As promised, here are a few notes on my approach to gathering this data.
If you’re non-technical, probably best to close the tab now.
When I popped open chrome dev tools I noticed that YC uses graphql. Luckily for me, they pool all of their queries into one large request each time a user is presented with a new potential match.
I grabbed this query, cleaned it up (they use several fragments which I needed to inline) and then used postman to verify I could replicate the same response.
I checked to see if they happened to leave graphql introspection on in production (nope, good job YC tech team). Instead, I spent a bit of time trying other variable names in the schema to see if I could unlock better data. None of my first guesses worked, so i decided to run with the data I had.
The query takes in one parameter: slug. I noticed that slug could take the exact slug of a profile OR it could simply take the word “next”. The frontend passes in “next” when the client advances to the next potential match.
I tested this out a few times and confirmed I was receiving new data.
I wrote a short nodejs script to request the data, sleep for five seconds, then request the data again, passing in “next”. I added the sleep because a couple of years back I nearly got banned from LinkedIn for doing some automated browsing.

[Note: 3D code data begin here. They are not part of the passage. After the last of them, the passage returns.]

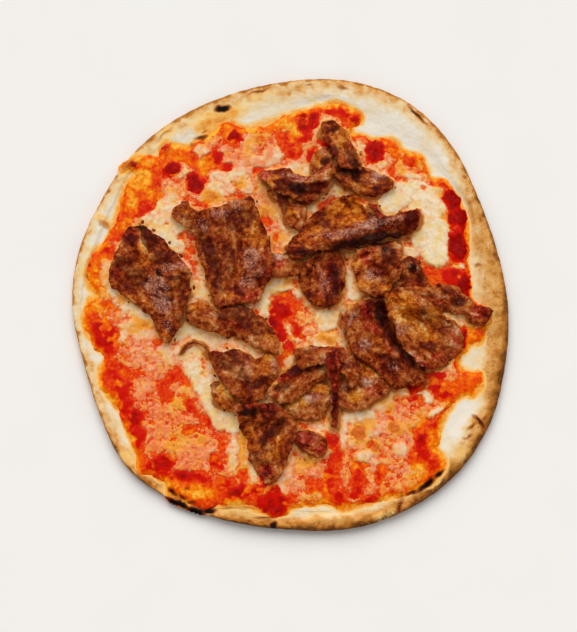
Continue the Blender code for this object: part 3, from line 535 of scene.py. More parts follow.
def make_body(sheet, floor_mm):
    """Gives a sheet a flat underside inside what it lies on, with few faces, as nobody sees it."""
    top_count = len(sheet.data.vertices)
    depth = sheet.modifiers.new("depth", "SOLIDIFY")
    depth.thickness = MM
    depth.offset = -1
    apply_modifiers(sheet)
    points = read(sheet.data.vertices, "co")
    points[top_count:, 2] = floor_mm * MM
    points[top_count:, :2] = points[:top_count, :2]
    put_points(sheet, points)
    select_only(sheet, "vertices", np.arange(len(points)) >= top_count)
    bpy.ops.mesh.decimate(ratio=UNDERSIDE_FACES)
    bpy.ops.object.mode_set(mode="OBJECT")


shore = rounded_corners(SHORE)


def on_sauce(points):
    """The points that the sauce covers, with 2 mm to spare."""
    return within_shore(points[:, 0] / MM, points[:, 1] / MM, shore) > -2


sauce = sheet_of("tomato_sauce", SAUCE_CELL, on_sauce)
points = read(sauce.data.vertices, "co")
edge = within_shore(*strayed(points, 1.4), shore)
bearing = np.arctan2(points[:, 1], points[:, 0])
inset = (around(outline, bearing) - np.hypot(points[:, 0], points[:, 1])) / MM
edge = np.minimum(edge, inset - SAUCE_STOPS_MM)
below = tops(surface_of(crust), points, DOUGH_TOP) / MM
thickness = SAUCE_THICKNESS_MM - 1.1 * smooth_step(5.3, 7.5, below)
profile = np.interp(edge, (-2, -0.4, 0.3, 1.2, 3.5), (-0.5, -0.25, 0.12, 0.5, 1))
lumpy = (0.16 * ripple(points, 9, 21, 2) + 0.07 * ripple(points, 2.2, 22)) * smooth_step(0, 3, edge)
sauce_x, sauce_y = strayed(points)
pooled = POOL_MM * patchwork(sauce_x, sauce_y, RED_POOLS, 1.6) * smooth_step(0, 3, edge)
points[:, 2] = (below + np.where(profile > 0, thickness * profile, profile) + lumpy + pooled) * MM
put_points(sauce, points)


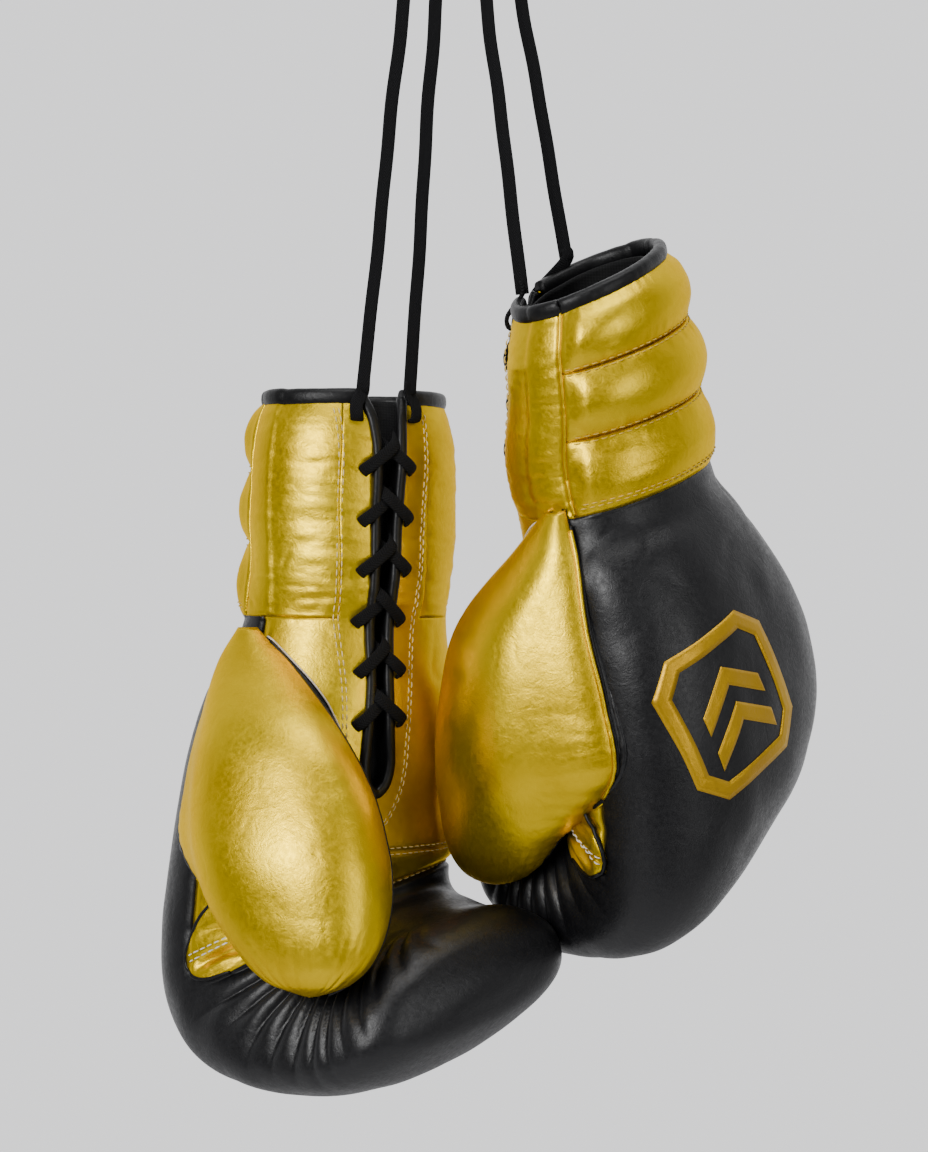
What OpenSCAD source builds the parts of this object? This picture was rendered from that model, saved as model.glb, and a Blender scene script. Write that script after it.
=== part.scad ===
// Pair of lace-up boxing gloves hanging by their knotted laces.
// One glove is drawn in its own frame: +X thumb side, +Y palm side, +Z up the cuff,
// z = 0 at the wrist seam. The left glove is the same drawing mirrored in X.
// World frame: origin where the hanging loop rests on its hook, +Z up. All in mm.

/* [Cuff] */
// Height of the cuff rim above the wrist seam
cuff_top = 117; // [100:1:135]
// Height where the cuff meets the fist part
cuff_end = 12; // [8:1:20]
// How far the wrist rolls stand out from the cuff
roll_bulge = 5; // [2:0.5:8]
// Half of the lace opening, as an angle round the cuff
slot_half = 7.5; // [6:0.5:10]
// Middle of the lace opening, as an angle from the thumb side
slot_angle = 77; // [70:1:90]

/* [Leather and padding] */
// Thickness of the leather
leather = 1.1; // [0.8:0.1:1.6]
// Thickness of the lining cloth
lining = 1; // [0.6:0.1:1.5]
// Space between the thumb stall and the side of the fist
thumb_gap = 3; // [2:0.5:5]
// Padding round the thumb
thumb_pad = 10; // [6:1:12]

/* [Laces] */
// Width of the flat lace
lace_width = 6.5; // [5:0.5:8]
// Thickness of the flat lace
lace_thick = 2.5; // [2:0.5:3.5]
// Number of crossings down the front
lace_rows = 6; // [5:1:8]
// Radius of the knot
knot_radius = 16; // [13:1:20]

/* [Pose of the hanging pair] */
// Turn of the right glove about its own length
right_turn = -140; // [-160:1:-120]
// Turn of the left glove about its own length
left_turn = 49; // [30:1:60]

/* [Hidden] */
gap = 0.1;
// Lace strands from each cuff to the knot, and the loop and tails of the knot
right_thumb_path = [[-42.1, -40.7, -399.6], [-33.5, -33, -315], [-25, -25, -230], [-16.5, -17, -145.5], [-8, -9, -61]];
right_pinky_path = [[-19.5, -28, -401.4], [-13, -23.2, -316], [-6.7, -18.5, -231], [-0.4, -13.8, -146], [6, -9, -61]];
left_thumb_path = [[35.2, -46, -338.8], [26.6, -32.2, -269.6], [18.1, -18.5, -200.4], [9.6, -4.8, -131.2], [1, 9, -62]];
left_pinky_path = [[47.8, -23.8, -334], [38.6, -15.6, -265], [29.4, -7.4, -196], [20.2, 0.8, -127], [11, 9, -60]];
loop_path = [[-5, 0, -28.4], [-11, 0, -21], [-13, 0, -11], [-8.5, 0, -1.5], [0, 0, 1.5], [8.5, 0, -1.5], [13, 0, -11],
             [11, 0, -21], [5, 0, -28.4]];
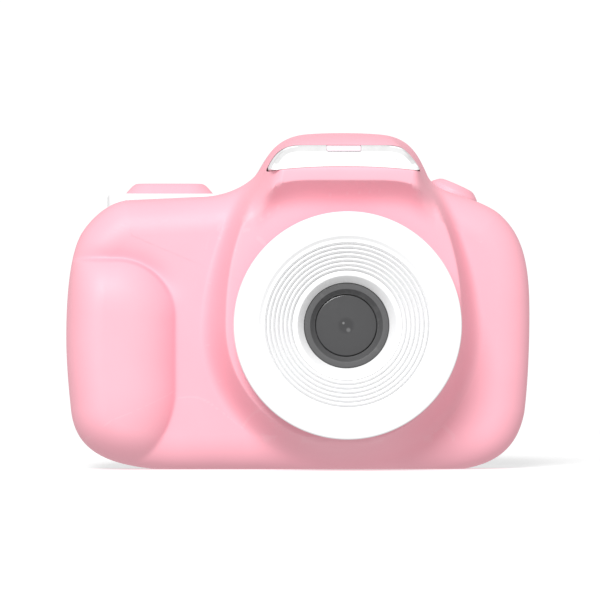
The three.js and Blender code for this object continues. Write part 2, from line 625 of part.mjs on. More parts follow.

I am very sure YC’s security is nothing like LinkedIn’s but I was in no rush and a five second sleep would almost certainly ensure I wouldn’t hit a rate limit.
I set up a MongoDB Atlas instance (free!) and simply pushed the graphql result directly into the DB. I added a simple check to see if the slug existed in the database already and skipped saving in that case.
Then, I let the script run. I ran it in several batches while I was working on other projects.
After I got to 13k documents, I noticed every new query was already cached in MongoDB.
From there, I dumped the data to CSV and moved things to google sheets to chart it.
The last step was to run the addresses through a short script referencing the google geocoding API to get the lat/long and also standardize the data (YC data was formatted OK, but there was a long tail of strange formats).